W&I insurance claims soar worldwide

Warranty and indemnity (W&I) insurance claims have increased hugely in recent years amid a growing number of mergers and acquisitions (M&A), research from Marsh has found.

W&I insurance growth ©iStock

The insurance broker’s Transactional Risk Insurance Claims Study shows that W&I claims increased by 293% between 2016 and 2018 in Europe, the Middle East and Africa.

This correlates with increasing demand for W&I coverage from buyers and sellers to protect M&A deals, particularly transactions worth in excess of $1bn (£0.82bn).

Marsh said that 17% of these large deals have triggered a W&I claim since 2016 amid pressure to conclude them quickly.

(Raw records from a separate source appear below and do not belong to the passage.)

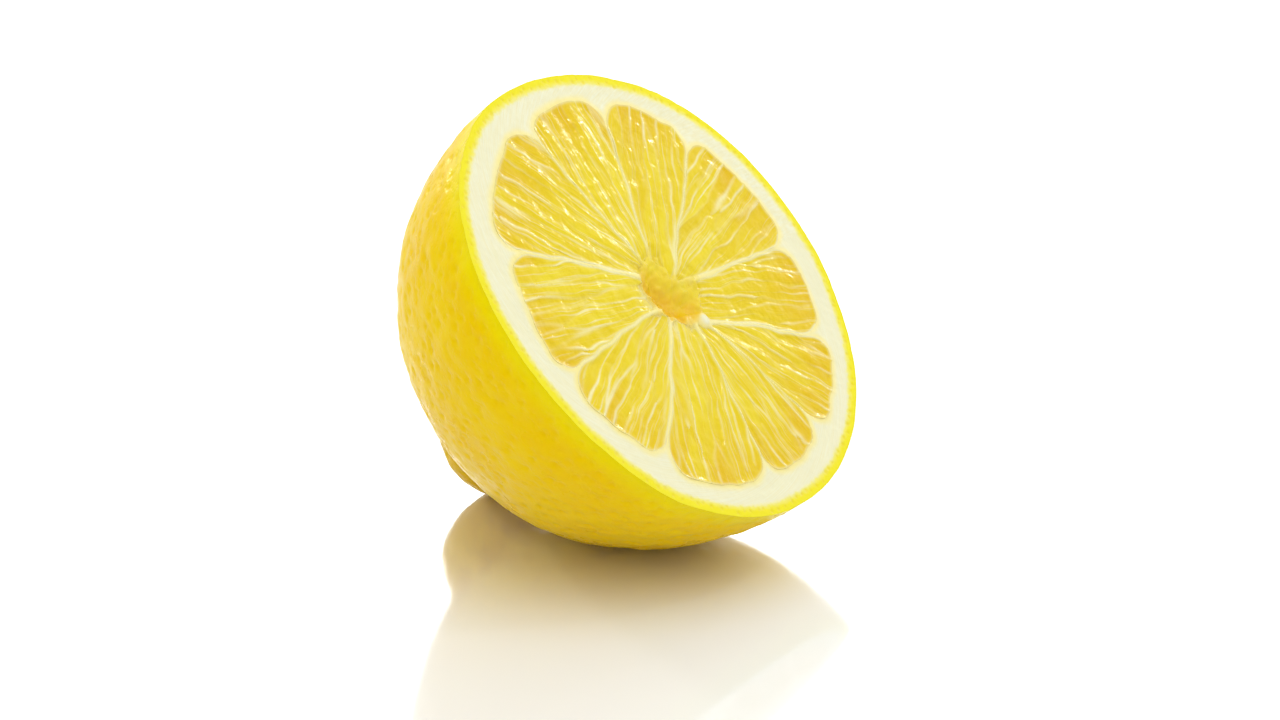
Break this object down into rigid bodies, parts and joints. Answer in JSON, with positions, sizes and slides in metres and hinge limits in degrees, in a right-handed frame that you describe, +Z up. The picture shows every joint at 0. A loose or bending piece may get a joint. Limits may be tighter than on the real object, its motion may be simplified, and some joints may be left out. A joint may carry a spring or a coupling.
{
  "type": "half lemon",
  "caption": "Half a lemon cut across its middle, lying on its flank and nipple with the cut face turned up; food prop or still-life fruit.",
  "frame": {"origin": "on the ground, under the middle of the fruit's box", "axes": "+Z up; the cut face looks towards -Y and 38.5 degrees up, and the nipple points to +Y and down; +X runs across the cut face"},
  "size_m": [0.0592, 0.0538, 0.0561],
  "materials": {
    "rind": "satin",
    "pith": "matte",
    "pulp": "gloss"
  },
  "bodies": {
    "root": {"lemon_half": "rind"}
  },
  "joints": []
}
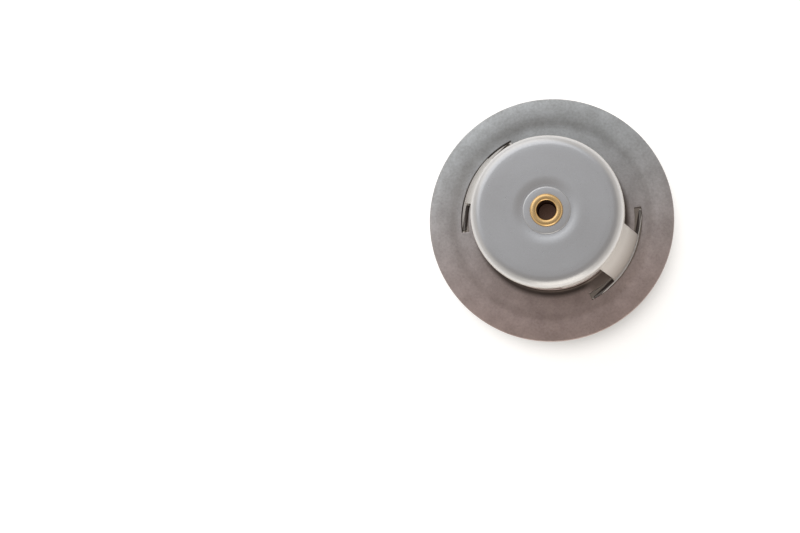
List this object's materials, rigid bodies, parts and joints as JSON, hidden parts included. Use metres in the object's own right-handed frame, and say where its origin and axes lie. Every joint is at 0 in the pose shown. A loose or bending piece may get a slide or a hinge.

Its clients have received $100m from W&I claims in three years.

“W&I insurance is no longer just a deal facilitation tool but a proven risk transfer mechanism, as buyers and sellers take advantage of the product to protect even the most complex and cross-border deals,” said Marsh JLT Specialty managing director, Lorraine Lloyd-Thomas.

The study charts the growth of W&I insurance over the last decade and details 175 W&I loss notifications across 24 countries in Europe, the Middle East and Africa.

The findings show that 31% of W&I claims notifications made during the last decade were related to tax, while 23% were to do with financial statement warranties.

Tax notifications have become increasingly frequent since 2016.

Moreover, the researchers found that there has been a significant reduction in the amount of time it takes to resolve a W&I claim.

While 100% of claim notifications took more than two years to resolve in 2012, two-thirds were resolved and paid within six months in 2017, for example.

“As the number of M&A transactions continues to rise, so too is competition in the insurance sector to develop innovative solutions that meet the increased demand for W&I coverage,” Lloyd-Thomas said.

“This means that policy wordings are now very comprehensive and more likely to be triggered in the event of a claim.”